The content of this repository was created for an independent study completed durring spring semester of 2017. A complete writeup of this project can be found in the paper written about it: Semi-Supervised Labeling and Classification of Words by Semantic Subject
Goal:
(deprecated) Build WordVectors for Classification
source
performs web-scraping of websites, tokenization of scrapped data, recording into database, and exporting lists of tokenized words of any size (can choose 1M or 12M words for export) and any tokenization type (keep stop words, remove stop words, etc).
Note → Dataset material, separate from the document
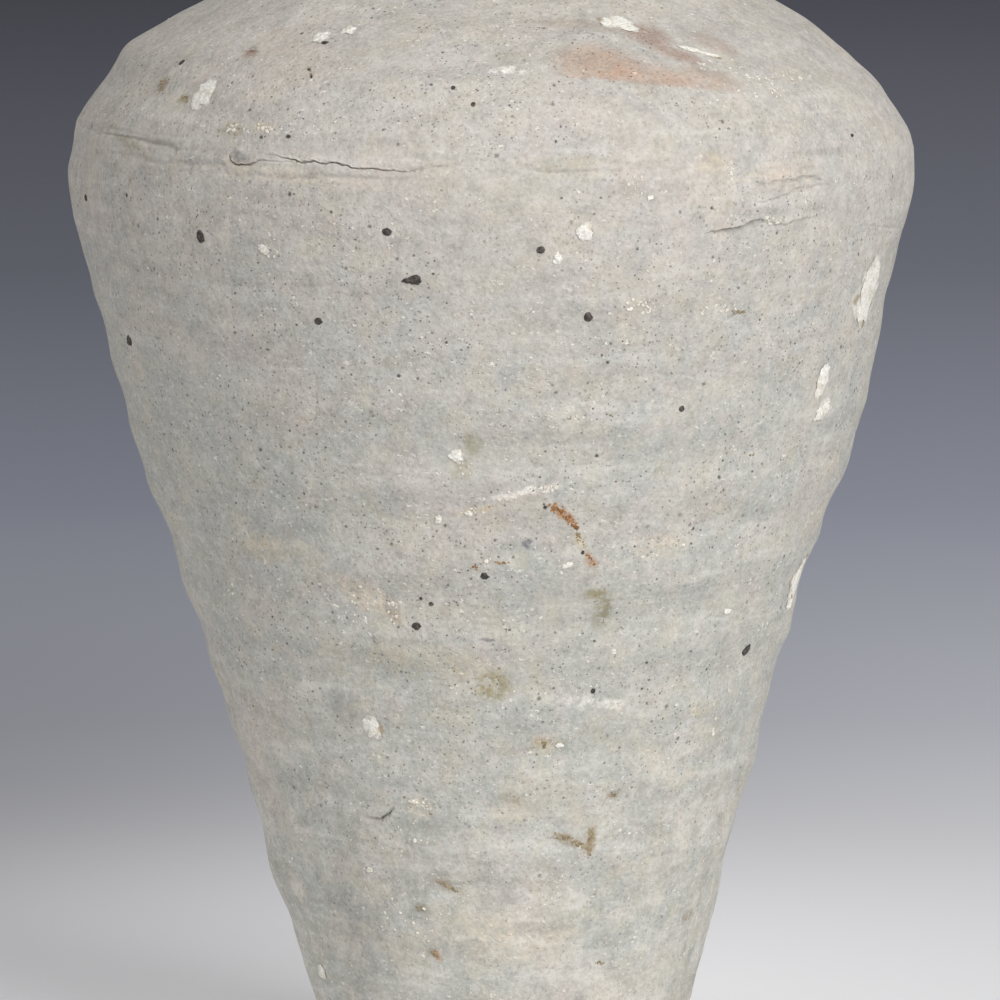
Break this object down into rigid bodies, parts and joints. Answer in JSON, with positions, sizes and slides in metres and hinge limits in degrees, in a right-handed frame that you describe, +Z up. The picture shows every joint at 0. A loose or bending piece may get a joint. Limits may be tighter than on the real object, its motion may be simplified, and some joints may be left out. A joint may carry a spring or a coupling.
{
  "type": "mercury storage jar",
  "caption": "Unglazed grey stoneware bottle with a broad shoulder, a wall tapered to a narrow foot, a small thick-lipped mouth and a lift-out wooden bung.",
  "frame": {"origin": "centre of the foot's underside, on the jar's axis", "axes": "+Z up along the jar's axis; the side that the picture shows faces -Y"},
  "size_m": [0.14, 0.14, 0.2207],
  "materials": {
    "grey_stoneware": "matt, unglazed, fine iron specks, stained",
    "luting_clay": "matt, scraped and smeared",
    "bung_wood": "dry, whittled, weathered"
  },
  "bodies": {
    "jar": {"lower_body": "grey_stoneware", "shoulder": "grey_stoneware", "luting_coil": "luting_clay", "mouth": "grey_stoneware"},
    "bung": {"bung": "bung_wood"}
  },
  "joints": [
    {"name": "bung_lift", "type": "slide", "parent": "jar", "child": "bung", "axis": [0, 0, 1], "range_m": [0, 0.04]}
  ]
}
Classify words based on subject
Implementation :
features
directory contains all functionality relating to converting source
exports to embeddings, analyzing embeddings, and labeling words - to create features that can be used in classification. classify
contains a classification 'pipeline', including:
###########################
## Add split arguments - the splits will be generated and all will be used for each classification_argument set
###########################
split_arguments.append({
"sampling" : ["SMOTE"],
"SM" : [3, 8, 15],
})
split_arguments.append({
"sampling" : ["over"],
"SM" : [3, 8, 15],
})
#############################
## Add classification arguments
###########################
classification_arguments.append({
"classifier_choice" : ["rf"],
"rtrue" : [1, 5, 10, 20, 30, 40, 50 ],
})
classification_arguments.append({
"classifier_choice" : ["nn"],
"epochs" : [400],
"learning_rate" : [0.1, 0.025],
"n_hidden_1" : [40, 20, 10, 5, 2],
"n_hidden_2" : [40, 20, 10, 5, 2],
"rtrue" : [1, 10, 30, 50],
})
classification_arguments.append({
"classifier_choice" : ["svm"],
"kernel" : ["linear"],
})
Starting with a subject of "plants" as in "houseplants", "gardening", etc.